UK households’ bank savings increased by a record amount in May while consumer credit borrowing remained lower than usual and the mortgage market stayed weak as the lockdown limited options to spend, according to official data.
Household deposits increased by a record £25.6bn in May to £1.5tn, following strong increases in March, when they rose by £14.3bn, and April, with a £16.7bn increase, the Bank of England reported.
This is the largest rise since records began in 1997 and well above the six-month average to February of £5bn.
Households increased deposits as consumer spending was limited and incomes were supported by the job retention schemes.
While high household deposits can be considered as pent-up demand that could help the economic recovery, some economists warned that consumers might continue to save rather than spend due to the continued high economic uncertainty.
“If fear and uncertainty linger then enforced savings will turn to precautionary savings,” said Neil Shearing, group chief economist at consultancy Capital Economics. “In this situation, demand will remain depressed and there will be a need for additional stimulus once the time-limited support programmes that were announced by governments in the early days of the pandemic start to expire.”
Last week, Rishi Sunak, the chancellor, said he would wait to see whether consumers would spend or continue saving before deciding whether a fiscal stimulus — such as a temporary cut in value added tax — was needed to revive economic growth.

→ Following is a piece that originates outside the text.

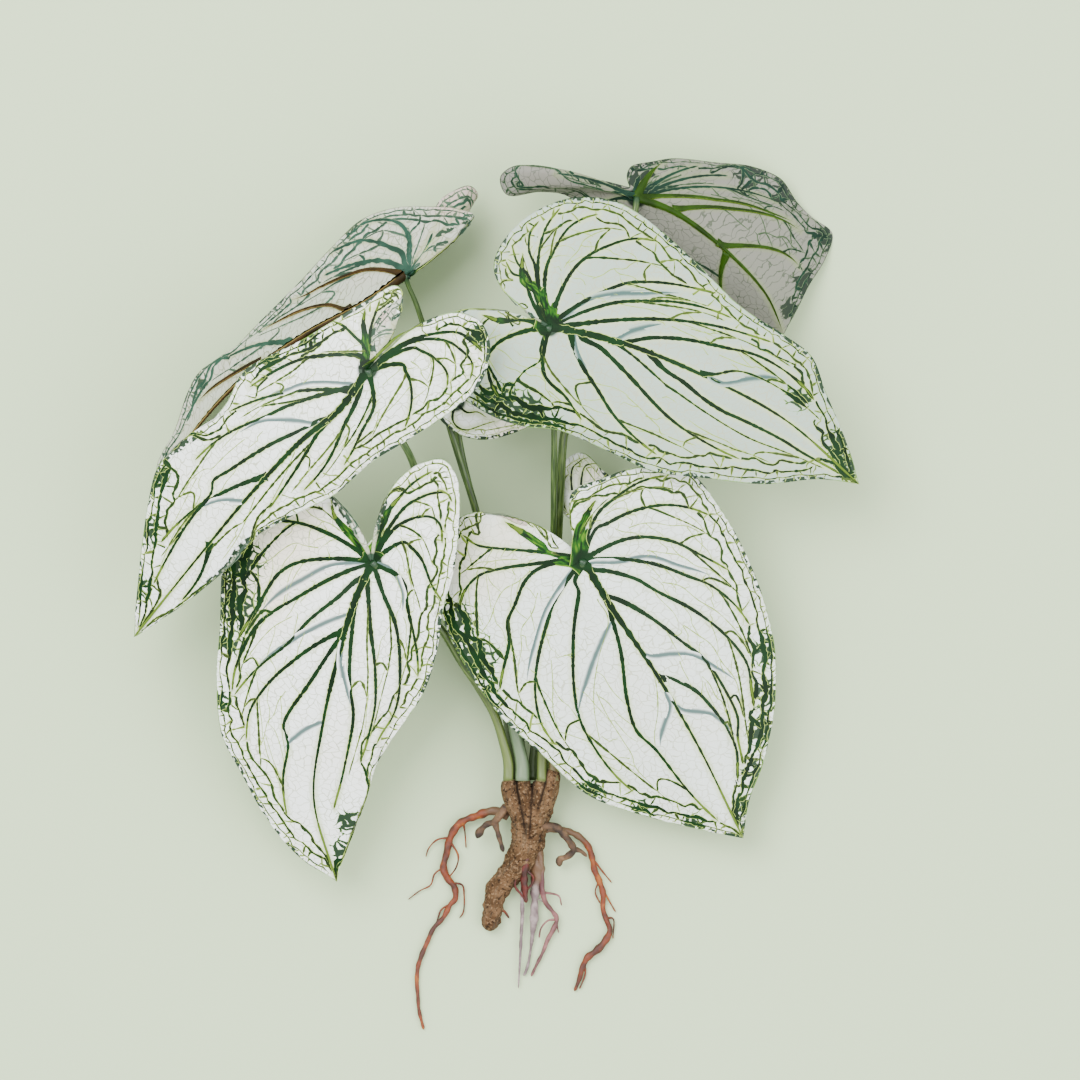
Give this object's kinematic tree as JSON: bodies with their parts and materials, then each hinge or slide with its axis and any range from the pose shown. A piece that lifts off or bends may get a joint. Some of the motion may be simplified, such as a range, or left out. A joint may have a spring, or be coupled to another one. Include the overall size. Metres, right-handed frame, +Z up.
{
  "type": "caladium plant",
  "caption": "Bare-root caladium lying on its back: heart-shaped white leaves with green veins on slender stalks, a brown corm and branching roots.",
  "frame": {"origin": "middle of the plant's box, on the surface it lies on", "axes": "+Y from the roots towards the leaves, +X towards the right-hand leaves seen from above, +Z up"},
  "size_m": [0.363, 0.441, 0.1144],
  "materials": {
    "blade": "soft satin, white between dark green veins",
    "stalk": "smooth satin olive green",
    "corm": "rough dull brown",
    "root_orange": "dull orange brown",
    "root_brown": "dull brown",
    "root_red": "dull dark red",
    "root_pale": "smooth off-white",
    "root_pink": "smooth pale pink"
  },
  "bodies": {
    "root": {"blade_lower_right": "blade", "blade_lower_left": "blade", "blade_middle_left": "blade", "blade_upper_right": "blade", "blade_upper_left": "blade", "blade_top_right": "blade", "blade_small_centre": "blade", "blade_small_right": "blade", "stalk_lower_right": "stalk", "stalk_lower_left": "stalk", "stalk_middle_left": "stalk", "stalk_upper_right": "stalk", "stalk_upper_left": "stalk", "stalk_top_right": "stalk", "stalk_small_centre": "stalk", "stalk_small_right": "stalk", "corm": "corm", "root_orange_left": "root_orange", "root_orange_right": "root_orange", "root_brown_left": "root_brown", "root_brown_right": "root_brown", "root_hook": "root_brown", "root_red": "root_red", "root_white_left": "root_pale", "root_white_right": "root_pale", "root_pink": "root_pink"}
  },
  "joints": []
}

Consumers continued to avoid borrowing, with net credit contracting by £4.6bn in May and the annual rate in the month falling 3 per cent, the weakest since the series began in 1994.
Despite the reopening of the housing market on May 13, the number of mortgage approvals for house purchases fell to a new series low in May of 9,300. The figure is almost 90 per cent below the pre-virus level in February and about a third of the trough during the 2008 financial crisis.
The record-low number of mortgage approvals largely reflects the delay between sales being agreed and mortgages being approved. Many buyers with half-completed sales have been renegotiating on price, which also points to a delay in the sales pipeline, according to experts. But while economists expect a pick-up in mortgage approvals, worsening economic conditions are likely to suppress a fuller recovery in the property market.
“Housing market activity is likely to be limited in the near term at least by the major hit that the economy has taken and the fact that . . . many people have already lost their jobs, despite the supportive government measures, while others will be worried that they may still very well end up losing their job once the furlough scheme ends,” said Howard Archer, chief economic adviser at the consultancy EY Item club.
In contrast, businesses raised £11.4bn from banks and financial markets in May, following strong borrowing in the previous two months to cover costs as revenues dried up. The high business borrowing was guaranteed by Treasury and BoE measures that prevented a liquidity shortage.
“May’s money and credit data suggest that the slump in demand caused by Covid-19 has not pushed many businesses immediately over the edge,” said Samuel Tombs, chief UK economist at consultancy Pantheon Macroeconomics. “But the extra loans accumulated over the crisis will act as a major drag on the recovery going forwards.”
Separate data from the European Commission showed that industrial sentiment improved less in the UK than in the eurozone across all major sectors, largely reflecting a later relaxation of the lockdown measures.
The UK economic sentiment index rose to 65.2 in June, from a record low of 61.7 in May. This was well below the long-term average of 100 and reflected very depressed views in the services sector. The small increase was less than in the single currency bloc, where economic sentiment rose more than eight points to 75.7 in June.